One effort to close this gap is the ongoing Machine Intelligence from Cortical Networks program that seeks to reverse engineer the algorithms of the brain. In its first year, MICrONS has developed the largest dataset of wiring diagrams of the circuits responsible for learning in animal brains, which, at this point, are much better than machines at learning.
“Not only are they able to learn from a much smaller number of examples than typical machine learning systems, but they do so with much less energy -- about one one-millionth of the amount of energy in typical computers,” Matheny said.
The agency is also in the early stages of looking at what quantum computing will mean for machine learning.
There are two different kinds of quantum computing, Matheny said.

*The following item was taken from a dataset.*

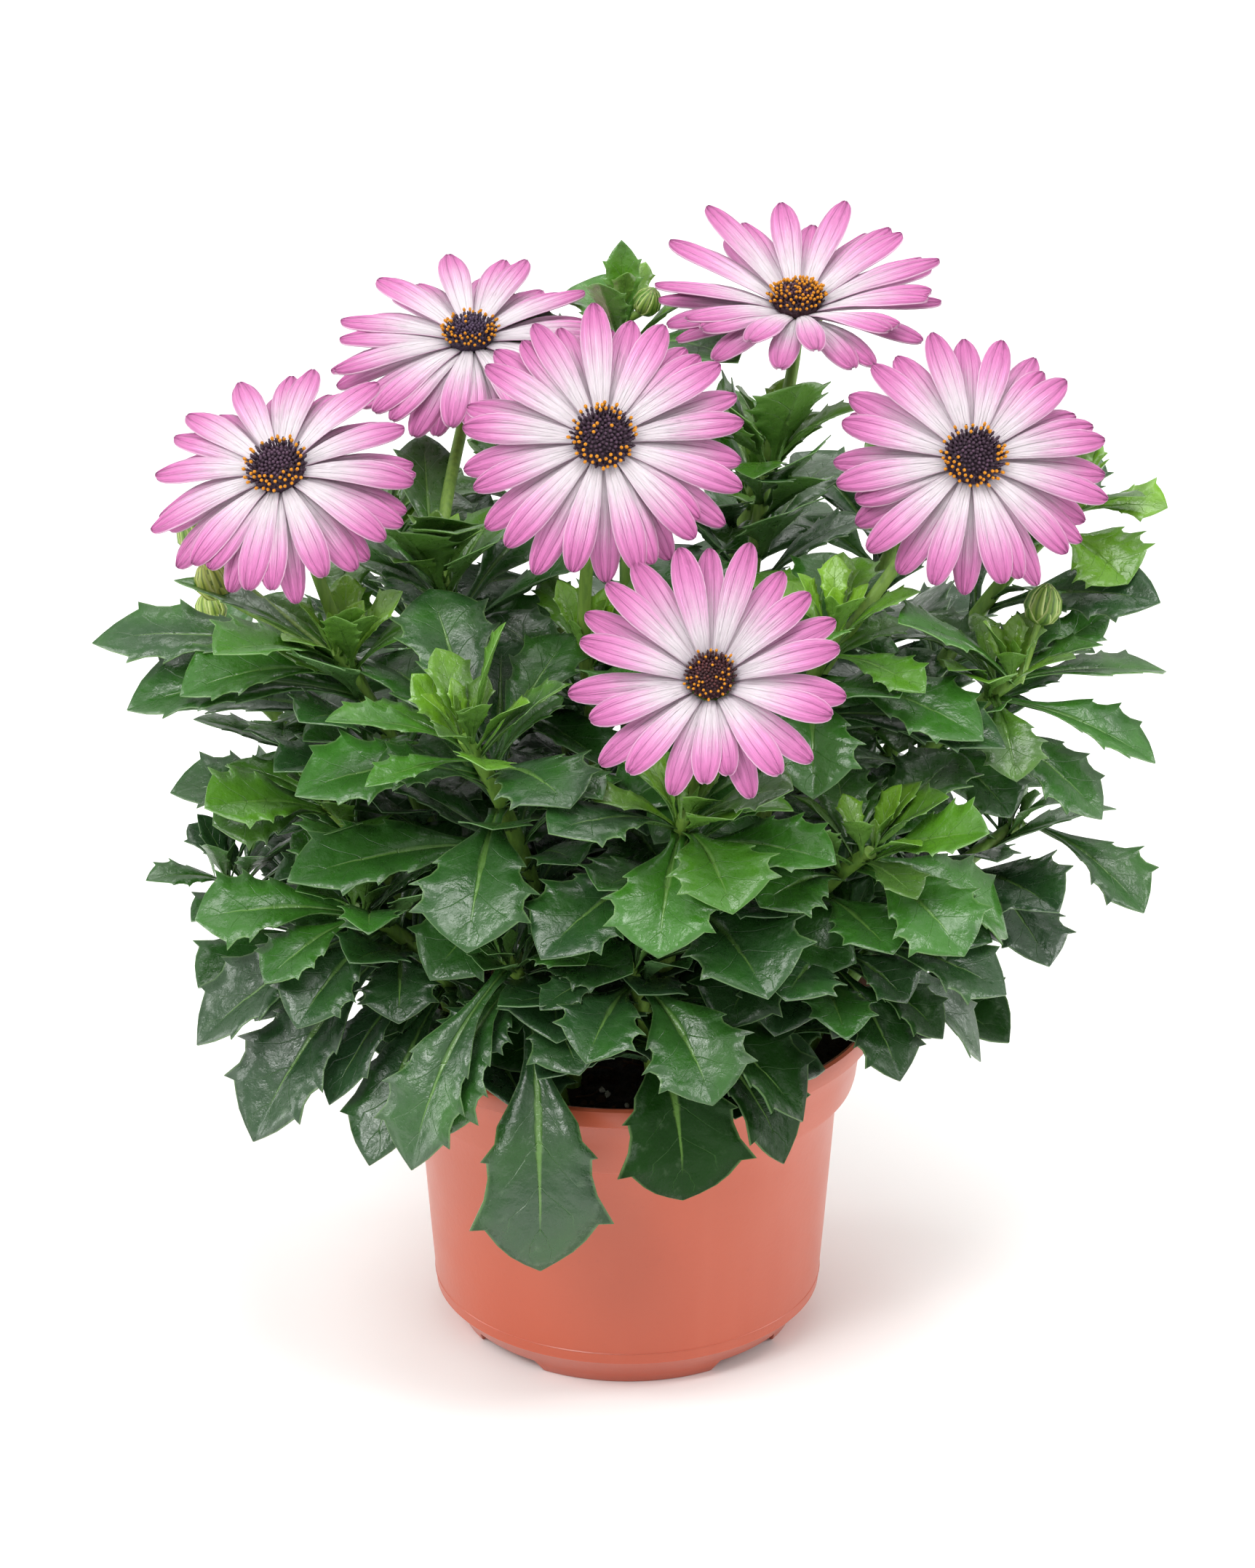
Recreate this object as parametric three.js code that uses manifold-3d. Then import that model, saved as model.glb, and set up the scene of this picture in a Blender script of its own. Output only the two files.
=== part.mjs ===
// A flowering osteospermum (African daisy) in its plastic nursery pot.
// Millimetres, +Z up. The origin is the centre of the ring that the pot stands on.
import * as THREE from 'three';
import { mergeVertices } from 'three/addons/utils/BufferGeometryUtils.js';
import Module from 'manifold-3d';

const wasm = await Module();
wasm.setup();

// ---------------------------------------------------------------- driving dimensions

const GAP = 0.3;                      // clearance between touching pieces

const POT_HEIGHT = 90;
const POT_SIDES = 28;
const LIP_RADIUS = 65;
const LIP_BAND = 5;
const COLLAR_RADIUS = 59;
const COLLAR_BOTTOM = 69;
const BODY_TOP_RADIUS = 54.6;
const SHOULDER_RADIUS = 50;
const SHOULDER_HEIGHT = 9;
const FOOT_RADIUS = 43.5;
const FOOT_WIDTH = 3;
const BASE_UNDERSIDE = 3.8;
const POT_WALL = 1.6;
const FOOT_NOTCHES = 4;
const NOTCH_WIDTH = 25;
const NOTCH_HEIGHT = 3.5;
const DRAIN_HOLES = 6;
const DRAIN_RADIUS = 4.5;
const DRAIN_CIRCLE = 30;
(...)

One variety, gate-based, is years away from being a viable technology. The other, quantum annealing, could prove useful in the shorter term by solving optimization problems that could improve machine learning -- like finding the shortest path between two points. But the research is still fairly new, he said.
All of these projects rely on having quality data to train the program. Anyone building an application that relies on machine learning must first understand how the program will be used and then “make sure the training data is representative of the data the tool would be applied to -- and representative in a statistically sound way,” Matheny added.
This training could become even more important in combating machine learning’s dark side: spoofing, or adversarial machine learning, he said. Spoofing changes a select few pixels in an image. Humans might not notice the change, but image recognition systems can be tricked into misclassifying a school bus as an ostrich. There are many examples of researchers duping image recognition systems, like the MIT researchers who recently made one system think a picture of a gun was a helicopter, according to Wired.
Research on how systems will combat spoofing is in still in development. But having systems “arm wrestle” against “adversarial examples while training” could teach them how to spot such trickery. Another defense is model averaging, “where you don’t use the neural net approach, but you might have a neural net and a support vector machine that’s not vulnerable to the same kinds of attacks,” Matheny said.
But solving this kind of problem will be vital to having machine learning implemented in increasingly important tasks.
“It’s a deep problem in machine learning,” Matheny said of spoofing. “But before machine learning is assigned to doing high-consequence analysis, some of these vulnerabilities need to be fixed.”